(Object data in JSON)
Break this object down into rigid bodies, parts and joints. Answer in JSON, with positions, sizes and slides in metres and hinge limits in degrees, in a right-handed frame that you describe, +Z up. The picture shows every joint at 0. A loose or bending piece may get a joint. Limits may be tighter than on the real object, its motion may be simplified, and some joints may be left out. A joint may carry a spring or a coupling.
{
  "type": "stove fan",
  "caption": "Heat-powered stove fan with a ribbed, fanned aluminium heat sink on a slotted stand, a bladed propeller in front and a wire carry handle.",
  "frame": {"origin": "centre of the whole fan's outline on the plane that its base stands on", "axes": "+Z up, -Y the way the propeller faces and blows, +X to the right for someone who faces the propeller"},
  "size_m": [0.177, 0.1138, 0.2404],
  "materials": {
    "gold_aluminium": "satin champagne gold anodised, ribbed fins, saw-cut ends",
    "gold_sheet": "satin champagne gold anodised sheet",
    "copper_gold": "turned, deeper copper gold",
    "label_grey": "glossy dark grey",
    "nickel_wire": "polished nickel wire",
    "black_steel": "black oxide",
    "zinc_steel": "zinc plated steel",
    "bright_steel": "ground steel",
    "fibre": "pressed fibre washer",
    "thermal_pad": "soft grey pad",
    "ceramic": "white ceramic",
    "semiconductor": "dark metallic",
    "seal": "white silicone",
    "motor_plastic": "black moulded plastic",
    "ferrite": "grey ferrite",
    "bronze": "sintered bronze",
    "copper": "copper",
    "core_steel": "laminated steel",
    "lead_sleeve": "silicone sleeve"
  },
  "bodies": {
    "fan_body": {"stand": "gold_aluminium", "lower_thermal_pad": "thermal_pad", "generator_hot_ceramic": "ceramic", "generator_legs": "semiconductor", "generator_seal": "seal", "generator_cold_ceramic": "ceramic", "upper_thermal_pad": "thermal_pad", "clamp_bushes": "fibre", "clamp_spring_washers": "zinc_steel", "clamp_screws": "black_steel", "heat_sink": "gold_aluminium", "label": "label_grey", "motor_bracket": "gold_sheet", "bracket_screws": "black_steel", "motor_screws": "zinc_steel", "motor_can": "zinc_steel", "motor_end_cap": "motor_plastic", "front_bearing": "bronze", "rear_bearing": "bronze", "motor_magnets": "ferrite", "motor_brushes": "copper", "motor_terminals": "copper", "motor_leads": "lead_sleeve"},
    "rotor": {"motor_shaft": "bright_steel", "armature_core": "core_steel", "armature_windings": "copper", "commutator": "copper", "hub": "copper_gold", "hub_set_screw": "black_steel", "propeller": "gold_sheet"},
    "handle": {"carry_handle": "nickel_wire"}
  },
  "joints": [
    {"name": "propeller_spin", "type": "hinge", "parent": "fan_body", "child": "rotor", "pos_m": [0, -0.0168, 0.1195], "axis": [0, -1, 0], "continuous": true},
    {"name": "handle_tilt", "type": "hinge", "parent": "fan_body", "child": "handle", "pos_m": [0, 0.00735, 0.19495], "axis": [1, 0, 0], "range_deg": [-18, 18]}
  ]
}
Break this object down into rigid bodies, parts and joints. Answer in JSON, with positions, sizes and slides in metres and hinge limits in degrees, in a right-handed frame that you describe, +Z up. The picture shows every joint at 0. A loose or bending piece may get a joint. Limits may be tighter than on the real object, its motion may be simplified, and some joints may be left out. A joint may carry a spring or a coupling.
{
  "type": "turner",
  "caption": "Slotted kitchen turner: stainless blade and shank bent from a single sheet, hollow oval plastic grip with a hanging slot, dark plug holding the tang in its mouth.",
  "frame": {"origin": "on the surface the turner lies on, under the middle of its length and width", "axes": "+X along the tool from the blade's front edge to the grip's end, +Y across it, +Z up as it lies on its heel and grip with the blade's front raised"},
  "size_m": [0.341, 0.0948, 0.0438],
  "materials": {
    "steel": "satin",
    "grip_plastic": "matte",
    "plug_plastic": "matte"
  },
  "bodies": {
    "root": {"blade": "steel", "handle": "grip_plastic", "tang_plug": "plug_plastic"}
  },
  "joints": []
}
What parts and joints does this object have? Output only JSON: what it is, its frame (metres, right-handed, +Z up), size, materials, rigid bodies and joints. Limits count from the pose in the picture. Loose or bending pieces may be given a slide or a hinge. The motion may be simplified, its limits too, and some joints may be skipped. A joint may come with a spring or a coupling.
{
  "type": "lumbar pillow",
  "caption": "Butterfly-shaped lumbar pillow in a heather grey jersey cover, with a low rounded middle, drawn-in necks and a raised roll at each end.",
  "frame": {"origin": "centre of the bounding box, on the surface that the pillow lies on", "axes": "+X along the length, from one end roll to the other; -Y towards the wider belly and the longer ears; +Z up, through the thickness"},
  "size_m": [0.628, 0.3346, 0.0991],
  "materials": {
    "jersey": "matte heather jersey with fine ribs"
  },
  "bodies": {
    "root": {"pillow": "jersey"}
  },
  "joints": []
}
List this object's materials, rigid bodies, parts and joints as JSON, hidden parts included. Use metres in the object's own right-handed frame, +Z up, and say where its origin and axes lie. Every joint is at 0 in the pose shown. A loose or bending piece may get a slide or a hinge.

Exercise details:
Write the data from above out again, exactly.

Final result:
Break this object down into rigid bodies, parts and joints. Answer in JSON, with positions, sizes and slides in metres and hinge limits in degrees, in a right-handed frame that you describe, +Z up. The picture shows every joint at 0. A loose or bending piece may get a joint. Limits may be tighter than on the real object, its motion may be simplified, and some joints may be left out. A joint may carry a spring or a coupling.
{
  "type": "stove fan",
  "caption": "Heat-powered stove fan with a ribbed, fanned aluminium heat sink on a slotted stand, a bladed propeller in front and a wire carry handle.",
  "frame": {"origin": "centre of the whole fan's outline on the plane that its base stands on", "axes": "+Z up, -Y the way the propeller faces and blows, +X to the right for someone who faces the propeller"},
  "size_m": [0.177, 0.1138, 0.2404],
  "materials": {
    "gold_aluminium": "satin champagne gold anodised, ribbed fins, saw-cut ends",
    "gold_sheet": "satin champagne gold anodised sheet",
    "copper_gold": "turned, deeper copper gold",
    "label_grey": "glossy dark grey",
    "nickel_wire": "polished nickel wire",
    "black_steel": "black oxide",
    "zinc_steel": "zinc plated steel",
    "bright_steel": "ground steel",
    "fibre": "pressed fibre washer",
    "thermal_pad": "soft grey pad",
    "ceramic": "white ceramic",
    "semiconductor": "dark metallic",
    "seal": "white silicone",
    "motor_plastic": "black moulded plastic",
    "ferrite": "grey ferrite",
    "bronze": "sintered bronze",
    "copper": "copper",
    "core_steel": "laminated steel",
    "lead_sleeve": "silicone sleeve"
  },
  "bodies": {
    "fan_body": {"stand": "gold_aluminium", "lower_thermal_pad": "thermal_pad", "generator_hot_ceramic": "ceramic", "generator_legs": "semiconductor", "generator_seal": "seal", "generator_cold_ceramic": "ceramic", "upper_thermal_pad": "thermal_pad", "clamp_bushes": "fibre", "clamp_spring_washers": "zinc_steel", "clamp_screws": "black_steel", "heat_sink": "gold_aluminium", "label": "label_grey", "motor_bracket": "gold_sheet", "bracket_screws": "black_steel", "motor_screws": "zinc_steel", "motor_can": "zinc_steel", "motor_end_cap": "motor_plastic", "front_bearing": "bronze", "rear_bearing": "bronze", "motor_magnets": "ferrite", "motor_brushes": "copper", "motor_terminals": "copper", "motor_leads": "lead_sleeve"},
    "rotor": {"motor_shaft": "bright_steel", "armature_core": "core_steel", "armature_windings": "copper", "commutator": "copper", "hub": "copper_gold", "hub_set_screw": "black_steel", "propeller": "gold_sheet"},
    "handle": {"carry_handle": "nickel_wire"}
  },
  "joints": [
    {"name": "propeller_spin", "type": "hinge", "parent": "fan_body", "child": "rotor", "pos_m": [0, -0.0168, 0.1195], "axis": [0, -1, 0], "continuous": true},
    {"name": "handle_tilt", "type": "hinge", "parent": "fan_body", "child": "handle", "pos_m": [0, 0.00735, 0.19495], "axis": [1, 0, 0], "range_deg": [-18, 18]}
  ]
}
Break this object down into rigid bodies, parts and joints. Answer in JSON, with positions, sizes and slides in metres and hinge limits in degrees, in a right-handed frame that you describe, +Z up. The picture shows every joint at 0. A loose or bending piece may get a joint. Limits may be tighter than on the real object, its motion may be simplified, and some joints may be left out. A joint may carry a spring or a coupling.
{
  "type": "turner",
  "caption": "Slotted kitchen turner: stainless blade and shank bent from a single sheet, hollow oval plastic grip with a hanging slot, dark plug holding the tang in its mouth.",
  "frame": {"origin": "on the surface the turner lies on, under the middle of its length and width", "axes": "+X along the tool from the blade's front edge to the grip's end, +Y across it, +Z up as it lies on its heel and grip with the blade's front raised"},
  "size_m": [0.341, 0.0948, 0.0438],
  "materials": {
    "steel": "satin",
    "grip_plastic": "matte",
    "plug_plastic": "matte"
  },
  "bodies": {
    "root": {"blade": "steel", "handle": "grip_plastic", "tang_plug": "plug_plastic"}
  },
  "joints": []
}
What parts and joints does this object have? Output only JSON: what it is, its frame (metres, right-handed, +Z up), size, materials, rigid bodies and joints. Limits count from the pose in the picture. Loose or bending pieces may be given a slide or a hinge. The motion may be simplified, its limits too, and some joints may be skipped. A joint may come with a spring or a coupling.
{
  "type": "lumbar pillow",
  "caption": "Butterfly-shaped lumbar pillow in a heather grey jersey cover, with a low rounded middle, drawn-in necks and a raised roll at each end.",
  "frame": {"origin": "centre of the bounding box, on the surface that the pillow lies on", "axes": "+X along the length, from one end roll to the other; -Y towards the wider belly and the longer ears; +Z up, through the thickness"},
  "size_m": [0.628, 0.3346, 0.0991],
  "materials": {
    "jersey": "matte heather jersey with fine ribs"
  },
  "bodies": {
    "root": {"pillow": "jersey"}
  },
  "joints": []
}
List this object's materials, rigid bodies, parts and joints as JSON, hidden parts included. Use metres in the object's own right-handed frame, +Z up, and say where its origin and axes lie. Every joint is at 0 in the pose shown. A loose or bending piece may get a slide or a hinge.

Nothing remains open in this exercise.